Open Jeremy-Andreoletti opened 1 year ago
Thanks for the analysis. I am not familiar with this code, but I can see how it could be unstable. You could get an even better idea what is going on by printing the value of the variables when something goes wrong. For example:
throw RbException()<<"Problem in computing the probability of missing species in BDP. log_F_t = "<<log_F_t;
For the issue that you mentioned, one improvement could be to replace:
double p_0_T = 1.0 - pSurvival(0,present_time,1.0) * exp( rateIntegral(0,present_time) );
with
double p_0_T = 1.0 - exp( lnProbSurvival(0,present_time,1.0) + rateIntegral(0,present_time) );
I think there is a but in lnProbSurvival where it does return 0.0;
, but it should do return log(0.0);
You would then make the equivalent change for p_0_t
. I'm not sure if this will work or not -- ultimately lnProbSurvival( )
calls computeProbabilitySurvival(start, end)
which is not on the log scale.
You could then replace 1.0 - exp( thing )
with -expm1( thing )
. That will help numerical stability when thing
is very small.
Thanks for the advice, I was optimistic that it might work but it doesn't seem to be enough.
double p_0_t = -expm1(lnProbSurvival(last_event_time,present_time,1.0) + rateIntegral(last_event_time,present_time));
double p_0_T = -expm1(lnProbSurvival(0,present_time,1.0) + rateIntegral(0,present_time));
double log_F_t = log(p_0_t) - log(p_0_T);
if ( log_F_t > 0.0 )
{
std::cout << std::setprecision (20) << "\npSurvival(last_event_time,present_time,1.0) = " << pSurvival(last_event_time,present_time,1.0) << "\nrateIntegral(last_event_time,present_time) = " << rateIntegral(last_event_time,present_time) << "\npSurvival(0,present_time,1.0) = " << pSurvival(0,present_time,1.0) << "\nrateIntegral(0,present_time) = " << rateIntegral(0,present_time);
std::cout << "\np_0_t = " << p_0_t << "\np_0_T = " << p_0_T << "\nlog_F_t = " << log_F_t << "\npresent_time = " << present_time << "\nlast_event_time = " << last_event_time;
throw RbException("Problem in computing the probability of missing species in BDP.");
}
I get the following values:
pSurvival(last_event_time,present_time,1.0) = 3.1140446871580990324e-30 rateIntegral(last_event_time,present_time) = 67.725437439794902161 pSurvival(0,present_time,1.0) = 6.4499208327301177728e-118 rateIntegral(0,present_time) = 269.62478019024678133 p_0_t = 0.19442013067406008209 p_0_T = 0.19442013067402572069 log_F_t = 1.7674750552032492124e-13 present_time = 65.091685983700003248 last_event_time = 48.750356713000002173 Error: Problem in computing the probability of missing species in BDP.
Hmm... so p_0_t
and p_0_T
are really close.
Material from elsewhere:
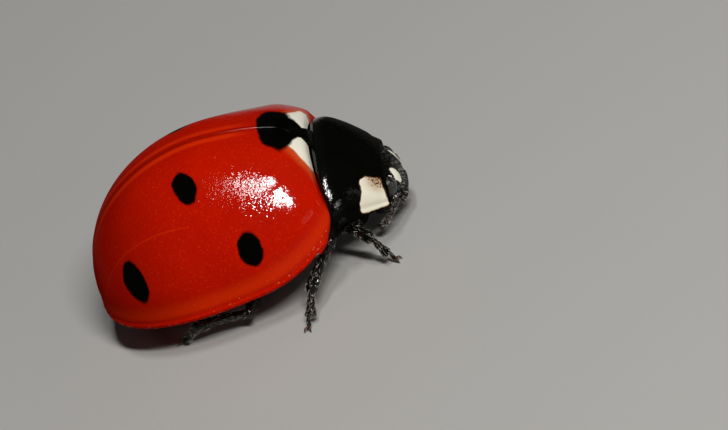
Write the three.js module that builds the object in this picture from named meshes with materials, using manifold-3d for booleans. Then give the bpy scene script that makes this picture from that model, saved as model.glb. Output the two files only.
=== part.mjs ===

That's good to know. It looks like p_0_T < p_0_t, but this is not supposed to happen. The differences are at the 13th decimal place, which is close to the limit on precision for double
s.
I'm guessing that
lnProbSurvival(0,present_time,1.0) = lnProbSurvival(0,last_event_time,1.0) + lnProbSurvival(last_event_time,1.0)
rateIntegral(0,present_time,1.0) = rateIntegral(0,last_event_time) + rateIntegral(last_event_time,present_time)
If that is true, then we could write something like:
double A = lnProbSurvival(last_event_time,present_time,1.0) + rateIntegral(last_event_time,present_time)
double B = lnProbSurvival(0,last_event_time,1.0) + rateIntegral(0,last_event_time)
double p_0_t = -expm1(A);
double p_0_T = -expm1(A+B);
double log_F_t = log(p_0_t) - log(p_0_T);
It might then be possible to express log_F_t
as a taylor series in terms of B when B
is really small.
Also, I suspect that we need to have A<0
and B<0
.
What do you think? If that checks out, then I have an idea. If it does not check out, then I have a different idea.
I tried the trick you suggest but the decomposition only seems to work for rateIntegral
, not for lnProbSurvival
. So -expm1(A+B)
ends up being quite different from p_0_T
.
Now, I'm curious to know what idea you have in mind for this alternative.
Drat. I guess that means that the probability of surviving from last_event_time to present_time is not independent of the event of surviving from time 0 to last_event_time.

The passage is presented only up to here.